À l’échelle européenne, on peut aussi mentionner le marché des « droits à polluer », destiné à limiter les émissions de CO2. Le taux d’émission est globalisé, et chaque entreprise se voit allouer un crédit de droit à polluer : le quota attribué ne pourra pas être dépassé par l’entreprise qui se verra contrainte, en cas de niveau d’émission de CO2 supérieur à celui qui était autorisé, à « acheter » un droit supplémentaire à polluer auprès d’une entreprise qui, elle, n’utilise pas la globalité de ses droits. Cette dernière pourra donc « transférer » son droit à polluer à une autre entreprise qui souhaite l’acheter.
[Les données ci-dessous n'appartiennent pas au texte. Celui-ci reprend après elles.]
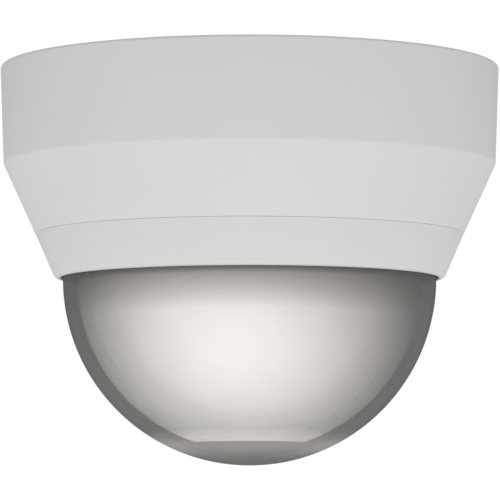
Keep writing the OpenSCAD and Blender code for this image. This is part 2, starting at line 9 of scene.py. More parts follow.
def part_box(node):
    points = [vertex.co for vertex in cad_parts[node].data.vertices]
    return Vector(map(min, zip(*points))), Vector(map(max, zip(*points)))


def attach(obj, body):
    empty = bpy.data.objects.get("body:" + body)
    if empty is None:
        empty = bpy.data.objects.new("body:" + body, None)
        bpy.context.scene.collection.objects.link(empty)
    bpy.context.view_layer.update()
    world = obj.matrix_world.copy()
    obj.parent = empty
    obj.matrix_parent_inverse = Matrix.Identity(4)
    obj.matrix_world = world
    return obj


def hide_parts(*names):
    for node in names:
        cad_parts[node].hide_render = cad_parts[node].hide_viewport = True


# %% [markdown]
# # A ceiling dome camera
# The CAD part comes in as a fixed frame: every piece is already in its place, and each one
# rides on a body that a joint can move. This lesson gives that frame its looks. Some pieces
# are rebuilt with finer edges than CAD gives them, and the others keep their CAD mesh and
# get a material and softened edges.

# %% Load the frame
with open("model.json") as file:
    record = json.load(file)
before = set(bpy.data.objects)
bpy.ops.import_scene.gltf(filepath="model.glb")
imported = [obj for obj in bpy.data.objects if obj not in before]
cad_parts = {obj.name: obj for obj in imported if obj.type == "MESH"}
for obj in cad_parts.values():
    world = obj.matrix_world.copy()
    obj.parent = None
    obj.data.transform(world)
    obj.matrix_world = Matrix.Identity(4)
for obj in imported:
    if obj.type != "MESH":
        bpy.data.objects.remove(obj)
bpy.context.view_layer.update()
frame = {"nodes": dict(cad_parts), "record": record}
MM = 0.001
nodes = frame["nodes"]

# %% [markdown]
# The driving sizes of a rebuilt piece are read from the CAD node that it stands for, in
# millimetres. A CAD circle is many-sided and comes out a hair small, so each size is rounded
# to a tenth. Depths are measured down from the ceiling.

# %% Sizes from the frame
LOW = 0
HIGH = 1


def radius_of(node):
    return round(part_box(node)[HIGH][0] / MM, 1)


def depth_of(node, corner):
    return round(-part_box(node)[corner][2] / MM, 1)


print("cover radius and seam depth, mm:", radius_of("cover_shell"), depth_of("cover_shell", LOW))

# %% [markdown]
# ## The camera
# The view is set first, so that every later choice can be judged in it. A long lens, about
# a metre away and just below the object, looks up a little at a point on its axis. A small
# shift then places the object in the frame.

# %% Camera
VIEW_DISTANCE = 1031.57 * MM
VIEW_ELEVATION = math.radians(-4.277)
AIM = Vector((0, 0, -57 * MM))
FOCAL_LENGTH = 255.47
SENSOR_WIDTH = 36
SHIFT = (0.0008, 0.0265)
camera_data = bpy.data.cameras.new("view")
camera_data.lens = FOCAL_LENGTH
camera_data.sensor_width = SENSOR_WIDTH
camera_data.clip_start = 0.01
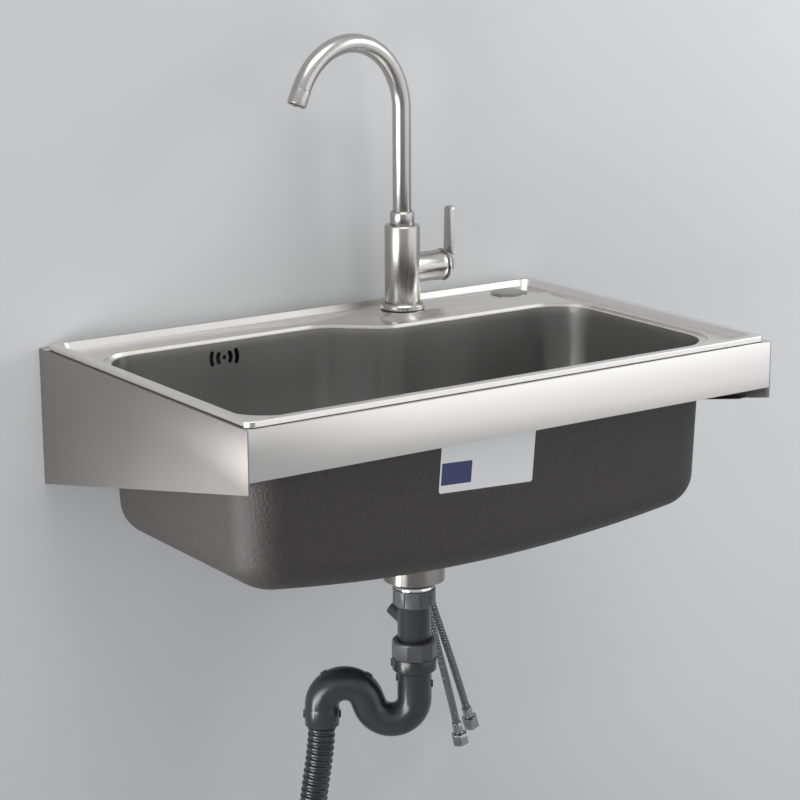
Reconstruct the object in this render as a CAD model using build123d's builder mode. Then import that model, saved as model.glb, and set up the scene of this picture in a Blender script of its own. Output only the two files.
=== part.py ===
# Wall-mounted sink: folded steel bracket, pressed one-bowl sink, side-lever mixer tap,
# basket strainer, S-trap and drain hose. Millimetres, +Z up, wall plane at Y = 0,
# sink on the -Y side, origin at the centre of the four wall bolt holes.
from build123d import *
from math import acos, atan, cos, degrees, pi, radians, sin, tan
import os

os.makedirs("parts", exist_ok=True)

# Driving dimensions of the bracket
bracket_width = 680.0
bracket_depth = 449.0
bracket_sheet = 1.2
side_height_wall = 156.0
side_height_front = 64.0
rail_height = 52.0
rear_rail_height = 62.0
seat_width = 14.0
wall_flange = 36.0
bottom_flange = 12.0
bottom_flange_setback = 35.0
end_flange = 20.0
rail_hem = 10.0
sheet_gap = 0.15
bolt_inset = 20.0
bolt_hole_r = 5.0
bolt_spacing_z = 100.0
top_bolt_drop = 28.0
bracket_top = bolt_spacing_z / 2 + top_bolt_drop

# Studs and nuts that hold the bracket together
stud_r = 2.5
stud_length = 9.0
stud_hole_r = 2.8
frame_nut_flats = 8.0
frame_nut_height = 4.5
frame_nut_flange_r = 5.6
stud_drops = (16.0, 38.0)

# Driving dimensions of the sink
sheet = 0.8
rim_side_inset = 4.0
rim_front_inset = 5.0
rim_back_inset = 11.0
rim_height = 6.8
rim_lift = 0.9
rim_width = 9.0
rim_slope = 4.0
rim_corner_r = 9.0
recess_corner_r = 10.0
bowl_left_margin = 27.0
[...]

Ce droit à polluer est ainsi échangeable sur le marché, au même titre qu’une autre marchandise, selon le mécanisme de l’offre et de la demande : il ne permet donc pas de limiter le niveau de pollution, mais contraint simplement les entreprises les plus polluantes à prendre en charge le coût de cette pollution.
Sans intervenir directement, sur le niveau de pollution en lui-même, les mesures contraignantes, telles que les taxes ou les quotas, font peser une sanction financière dissuasive qui a pour but de mettre en application le principe du « pollueur-payeur ».
Conclusion :
L’économie de marché génère de la pollution qui dégrade l’environnement et le bien-être collectif.
Les pouvoirs publics interviennent pour limiter (ou réduire) la pollution (imputable à la fois aux producteurs et aux consommateurs) en utilisant des outils réglementaires comme des contraintes sur le volume de la pollution toléré (émission de CO2 des voitures neuves) et avec des outils économiques comme des sanctions financières (des taxes) ou des incitations financières (des subventions).